I think the popularity of true crime connects to a more general human attraction to narrative and the way that it neatens life up, creating order out of chaos. It’s what you’re taught when you’re studying The Odyssey, which is that humans attempt to impose some kind of fundamental order on life.
As an expert in both pop culture and true crime, what do you make of our current true crime boom and where it fits into the broader culture?
Serial was when someone explicitly combined true crime, which people had been looking down on for decades, and prestige storytelling. It was a marriage of form and function. And it gave our culture permission to engage with these stories on a number of levels — an academic level, a justice crusader level and an entertainment level. Serial changed the game in terms of how we were allowed to take crime seriously, and/but expect better story telling from it.
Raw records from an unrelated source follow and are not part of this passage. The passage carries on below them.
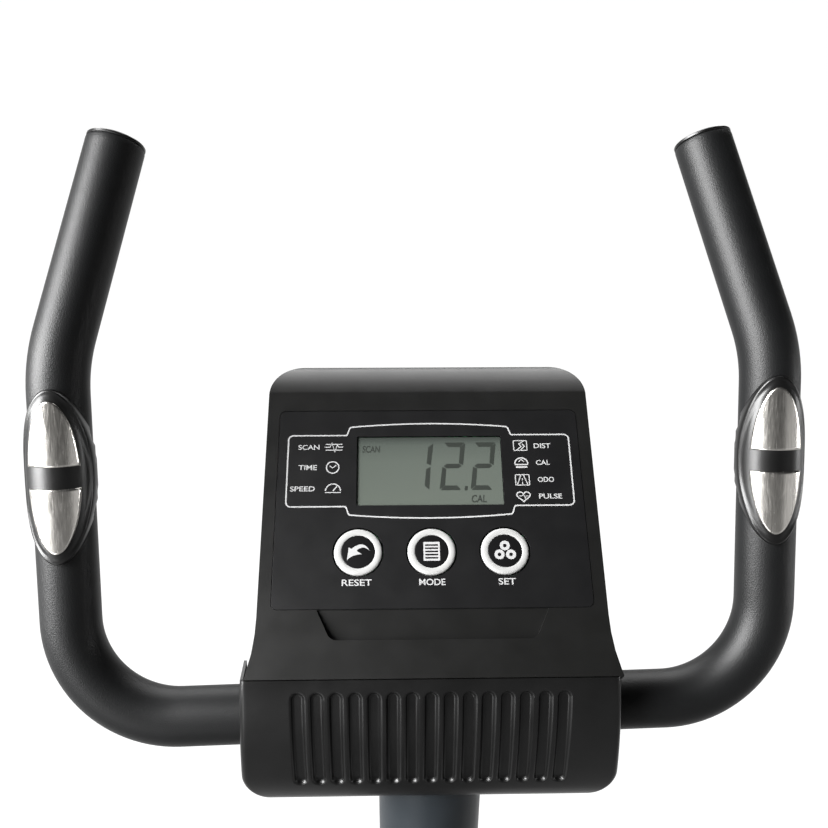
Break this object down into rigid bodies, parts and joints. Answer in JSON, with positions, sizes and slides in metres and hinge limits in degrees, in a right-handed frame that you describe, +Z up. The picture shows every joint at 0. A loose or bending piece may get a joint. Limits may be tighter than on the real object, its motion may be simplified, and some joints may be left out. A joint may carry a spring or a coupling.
{
  "type": "exercise bike",
  "caption": "Upright magnetic exercise bike with a battery console, a foam-covered multi-grip handlebar with pulse contacts, an adjustable saddle and strapped pedals.",
  "frame": {"origin": "on the floor, at the middle of the base", "axes": "+X to the rider's right, +Y forwards, the way the rider faces, +Z up"},
  "size_m": [0.4746, 0.992, 1.2759],
  "materials": {
    "black_steel": "satin black powder coat",
    "grey_steel": "dark blue-grey powder coat",
    "bare_steel": "brushed or plated steel",
    "black_plastic": "satin moulded plastic",
    "panel": "printed panel film",
    "foam": "matt closed-cell foam",
    "rubber": "matt rubber",
    "white_plastic": "white button ring, black middle",
    "lcd": "grey-green liquid crystal display",
    "board": "glass-fibre circuit board",
    "cast_iron": "machined cast iron",
    "vinyl": "black textured vinyl over foam"
  },
  "bodies": {
    "frame": {"main_frame": "black_steel", "rear_stabiliser": "black_steel", "front_stabiliser": "black_steel", "rear_cap_left": "black_plastic", "rear_cap_right": "black_plastic", "front_cap_left": "black_plastic", "front_cap_right": "black_plastic", "casing_left": "black_plastic", "casing_right": "black_plastic", "seat_tube_bush": "black_plastic", "drive_belt": "rubber", "handlebar_post": "grey_steel", "bar_clamp_cap": "bare_steel", "console_bracket": "bare_steel", "clamp_cover_front": "black_plastic", "clamp_cover_rear": "black_plastic", "console_front_case": "black_plastic", "console_back_case": "black_plastic", "panel_overlay": "panel", "lcd_screen": "lcd", "circuit_board": "board", "battery_door": "black_plastic"},
    "crank": {"crank_axle": "bare_steel", "drive_pulley": "black_plastic", "crank_right": "black_steel", "crank_left": "black_steel"},
    "pedal_right": {"pedal_right": "black_plastic", "pedal_strap_right": "rubber"},
    "pedal_left": {"pedal_left": "black_plastic", "pedal_strap_left": "rubber"},
    "flywheel": {"flywheel": "cast_iron", "flywheel_axle": "bare_steel"},
    "magnet_carrier": {"magnet_carrier": "bare_steel"},
    "tension_knob": {"tension_knob": "black_plastic"},
    "handlebar": {"handlebar": "black_steel", "grip_foam_right": "foam", "bar_end_cap_right": "black_plastic", "sensor_housing_right": "black_plastic", "upper_contact_right": "bare_steel", "lower_contact_right": "bare_steel", "grip_foam_left": "foam", "bar_end_cap_left": "black_plastic", "sensor_housing_left": "black_plastic", "upper_contact_left": "bare_steel", "lower_contact_left": "bare_steel"},
    "clamp_knob": {"clamp_knob": "black_plastic"},
    "seat_post": {"seat_post": "bare_steel"},
    "seat_height_knob": {"seat_height_knob": "black_plastic"},
    "saddle": {"saddle_rail": "black_steel", "saddle_base": "black_plastic", "saddle_pad": "vinyl"},
    "saddle_slide_knob": {"saddle_slide_knob": "black_plastic"},
    "reset_button": {"reset_button": "white_plastic"},
    "mode_button": {"mode_button": "white_plastic"},
    "set_button": {"set_button": "white_plastic"},
    "wheel_right": {"transport_wheel_right": "rubber"},
    "wheel_left": {"transport_wheel_left": "rubber"}
  },
  "joints": [
    {"name": "crank_spin", "type": "hinge", "parent": "frame", "child": "crank", "pos_m": [0, -0.02, 0.3], "axis": [-1, 0, 0], "continuous": true},
    {"name": "pedal_right_spin", "type": "hinge", "parent": "crank", "child": "pedal_right", "pos_m": [0.136, 0.12954, 0.36973], "axis": [-1, 0, 0], "continuous": true},
    {"name": "pedal_left_spin", "type": "hinge", "parent": "crank", "child": "pedal_left", "pos_m": [-0.136, -0.16954, 0.23027], "axis": [-1, 0, 0], "continuous": true},
    {"name": "flywheel_spin", "type": "hinge", "parent": "frame", "child": "flywheel", "pos_m": [0, 0.165, 0.29], "axis": [-1, 0, 0], "continuous": true},
    {"name": "tension_turn", "type": "hinge", "parent": "frame", "child": "tension_knob", "pos_m": [0, 0.27997, 0.64], "axis": [0, -1, 0], "range_deg": [0, 270]},
    {"name": "magnet_swing", "type": "hinge", "parent": "frame", "child": "magnet_carrier", "pos_m": [-0.036, 0.046, 0.16], "axis": [1, 0, 0], "range_deg": [-5, 0]},
    {"name": "handlebar_tilt", "type": "hinge", "parent": "frame", "child": "handlebar", "pos_m": [0, 0.28, 0.97], "axis": [0.9993, 0.0379, 0], "range_deg": [-12, 12]},
    {"name": "clamp_knob_turn", "type": "hinge", "parent": "frame", "child": "clamp_knob", "pos_m": [0, 0.3375, 0.947], "axis": [0, 1, 0], "continuous": true},
    {"name": "seat_height", "type": "slide", "parent": "frame", "child": "seat_post", "axis": [0, -0.2756, 0.9613], "range_m": [-0.105, 0.035]},
    {"name": "seat_height_knob_turn", "type": "hinge", "parent": "frame", "child": "seat_height_knob", "pos_m": [0, -0.21695, 0.47297], "axis": [0, 0.9613, 0.2756], "continuous": true},
    {"name": "saddle_slide", "type": "slide", "parent": "seat_post", "child": "saddle", "axis": [0, 1, 0], "range_m": [-0.045, 0.045]},
    {"name": "saddle_slide_knob_turn", "type": "hinge", "parent": "seat_post", "child": "saddle_slide_knob", "pos_m": [0.03, -0.28622, 0.82122], "axis": [1, 0, 0], "continuous": true},
    {"name": "reset_press", "type": "slide", "parent": "frame", "child": "reset_button", "axis": [0, 0.6361, -0.7716], "range_m": [0, 0.001], "stiffness_N_per_m": 600},
    {"name": "mode_press", "type": "slide", "parent": "frame", "child": "mode_button", "axis": [0, 0.6361, -0.7716], "range_m": [0, 0.001], "stiffness_N_per_m": 600},
    {"name": "set_press", "type": "slide", "parent": "frame", "child": "set_button", "axis": [0, 0.6361, -0.7716], "range_m": [0, 0.001], "stiffness_N_per_m": 600},
    {"name": "wheel_right_spin", "type": "hinge", "parent": "frame", "child": "wheel_right", "pos_m": [0.2136, 0.472, 0.028], "axis": [1, 0, 0], "continuous": true},
    {"name": "wheel_left_spin", "type": "hinge", "parent": "frame", "child": "wheel_left", "pos_m": [-0.2136, 0.472, 0.028], "axis": [1, 0, 0], "continuous": true}
  ],
  "couplings": [
    {"joint": "flywheel_spin", "follows": "crank_spin", "ratio": 5.5},
    {"joint": "magnet_swing", "follows": "tension_turn", "ratio": -0.018519}
  ]
}
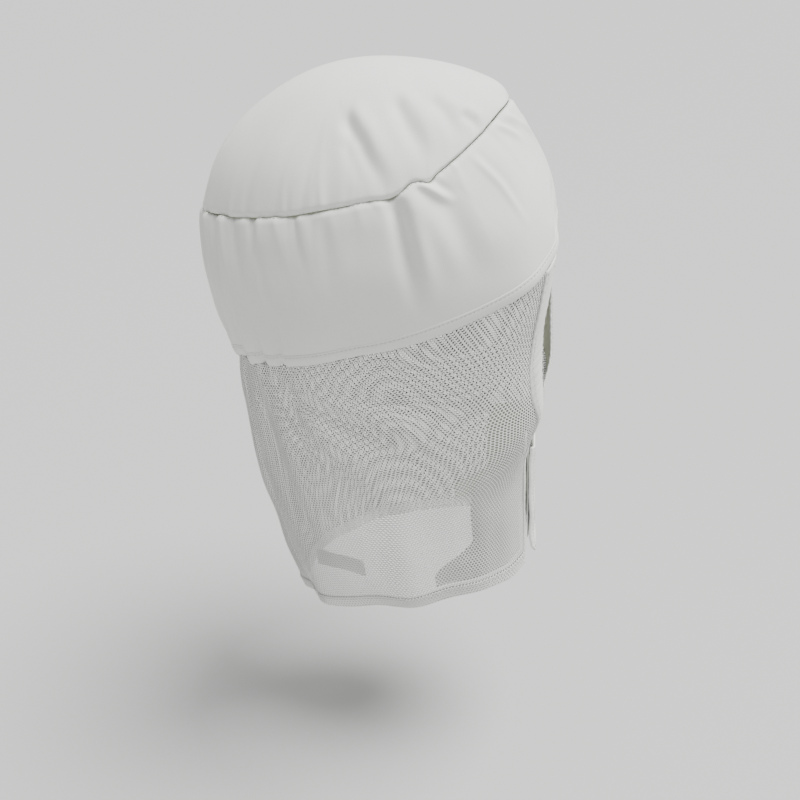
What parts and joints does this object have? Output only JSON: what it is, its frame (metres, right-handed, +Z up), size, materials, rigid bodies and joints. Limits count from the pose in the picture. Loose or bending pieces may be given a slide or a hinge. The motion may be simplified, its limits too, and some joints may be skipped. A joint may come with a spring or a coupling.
{
  "type": "beekeeping hood",
  "caption": "Cloth hood with a gathered band and a net shawl that covers hair, neck and cheeks and closes under the chin with a hook-and-loop placket.",
  "frame": {"origin": "top of the wearer's head, where the inside of the crown rests on it", "axes": "+Z up along the wearer's body, -Y out of the face opening, +X to the wearer's left"},
  "size_m": [0.1752, 0.2224, 0.3637],
  "materials": {
    "white_poplin": "plain-weave polyester-cotton poplin, slightly creased",
    "lining_cloth": "reverse of the poplin, in a pale greenish grey",
    "net_knit": "white warp-knit polyester net with small round holes",
    "elastic_knit": "white woven elastic",
    "sewing_thread": "white spun polyester thread",
    "hook_tape_nylon": "pale nylon hooks on a woven tape",
    "loop_tape_pile": "soft nylon loop pile",
    "label_satin": "blank white satin label"
  },
  "bodies": {
    "hood": {"crown_panel": "white_poplin", "side_band": "white_poplin", "band_edge_binding": "white_poplin", "crown_seam_thread": "sewing_thread", "crown_seam_binding": "lining_cloth", "brow_sweatband": "lining_cloth", "nape_elastic": "elastic_knit", "nape_casing": "lining_cloth", "shawl_net": "net_knit", "shawl_hem": "net_knit", "right_face_binding": "white_poplin", "left_face_binding": "white_poplin", "right_placket": "white_poplin", "loop_tape": "loop_tape_pile", "right_front_facing": "lining_cloth", "left_front_facing": "lining_cloth"},
    "closing_flap": {"left_placket": "white_poplin", "hook_tape": "hook_tape_nylon"},
    "label": {"care_label": "label_satin"}
  },
  "joints": [
    {"name": "placket_hinge", "type": "hinge", "parent": "hood", "child": "closing_flap", "pos_m": [0.0264, -0.10384, -0.27955], "axis": [0, 0.059, 0.9983], "range_deg": [0, 150]},
    {"name": "label_hinge", "type": "hinge", "parent": "hood", "child": "label", "pos_m": [-0.05572, 0.02226, -0.30557], "axis": [-0.24, -0.9708, 0], "range_deg": [0, 75]}
  ]
}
There was much more attention being paid to how these stories were told: who got to be at the center of them and why, what do we owe the victims, how are we going to talk about racial injustice, how are we going to decide whose stories get told, and by whom. I think that’s been great.
For a few years, I thought people were going to get saturated with true crime content and it was going to ebb back a bit, but that hasn’t happened. And I think now, that’s not going to happen. You have a ton of streaming services and you have a lot people doing interesting things with the format, retelling stories we knew. Ava DuVernay blowing up the Central Park Five story is one example. I think that’s worthwhile and I don’t want it to stop.
Any books you want to recommend?
I just read The Modern Detective by Tyler Maroney. He used to work for corporate investigation companies. It’s a bit like a crime noir — here are some cases I worked on. The subtitle of the book is “How corporate intelligence is reshaping the world” and he doesn’t quite deliver on that. It’s a great read for your commute or when you’re in line at the post office. You get some dirt and there’s some process. It’s a good quick read.
And I read Last Call [a non-fiction book about a series of crimes committed against gay men]by Elon Green recently. That is really an amazing book — the way it’s built, the way it’s executed. It’s not short, but it includes exactly what it needs to do and no more. It was respectful, it centered the victims, and it’s just well written and well reported.